O, ironie. Vorige week zeg ik lachend dat Pools eruitziet alsof je pc met het Nimda-virus besmet is. Blijkt dat kreng van een pc van me toch wel écht besmet te zijn! Gelukkig hebben de jongens van de helpdesk hem kunnen ontsmetten (waarvoor dank), en ze hebben ook meteen maar mijn hopeloos verouderde virusscanner geüpgraded.

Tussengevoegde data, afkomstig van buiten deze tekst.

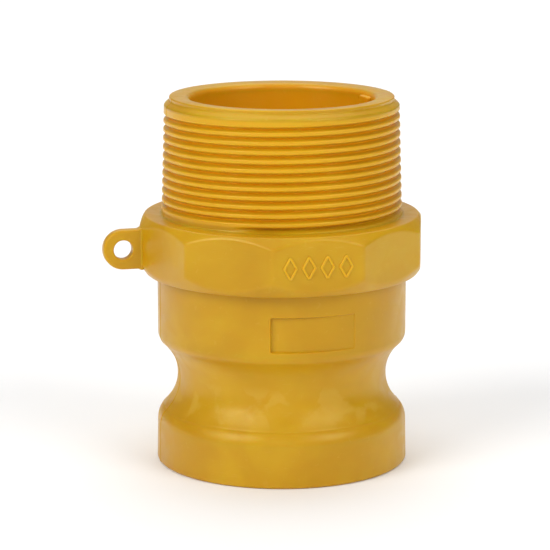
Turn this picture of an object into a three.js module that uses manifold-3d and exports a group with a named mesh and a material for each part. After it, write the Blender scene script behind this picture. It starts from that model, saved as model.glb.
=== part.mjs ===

‘Geüpgraded’. Vreemd, he? En toch is het zo helemaal goed. Je hoort ook wel eens iemand zeggen dat hij zijn pc ‘upgegreet’ heeft (ik spel het nu even zoals het klinkt), met de ‘ge’ tussen ‘up’ en ‘grade’. Dát is behoorlijk fout. “O ja!?” riep de kritische taalgebruiker uit, “‘opladen’ lijkt toch wel heel sterk op ‘upgraden’, en bij ‘opladen’ hoort nog altijd ‘opgeladen’!?” Ja zeker, maar ‘opladen’ is scheidbaar en ‘upgraden’ niet. Je ‘laadt’ een nieuw programma ‘op’ (met het werkwoord in twee stukken), maar je ‘upgradet’ je pc (met het werkwoord in één geheel). Alleen bij scheidbare werkwoorden staat ‘ge’ tussen de twee delen.
En dan die rare spelling. Werkwoorden die we uit het Engels overgenomen hebben, volgen exact dezelfde regels als rasechte Nederlandse werkwoorden. Wil je het voltooid deelwoord maken, dan bepaal je eerst de stam van het werkwoord. De stam van ‘spelen’ is ‘speel’, die van ‘branden’ is ‘brand’ – en nu komt het – de stam van ‘upgraden’ is ‘upgrade’. Dat is even moeilijk: de e spreek je niet uit, maar je moet ze wel spellen omdat je ‘upgrad’ verkeerd zou kunnen lezen.
Met die stammen maak je ‘ge+speel+d’, ‘gespeeld’, ‘ge+brand+d’, ‘gebrand’ (aan het eind van een woord spellen we nooit twee d’s) en ‘ge+upgrade+d’, ‘geüpgraded’. Waarom d aan het eind en niet t? Omdat je in ‘upgraden’, net zoals in ‘branden’, een d hoort en die staat niet in het rijtje van ‘‘t kofschip’. En de puntjes op de u zijn de kers op de taart. Stonden ze er niet, dan las je ‘geup’. En dat willen we niet, he?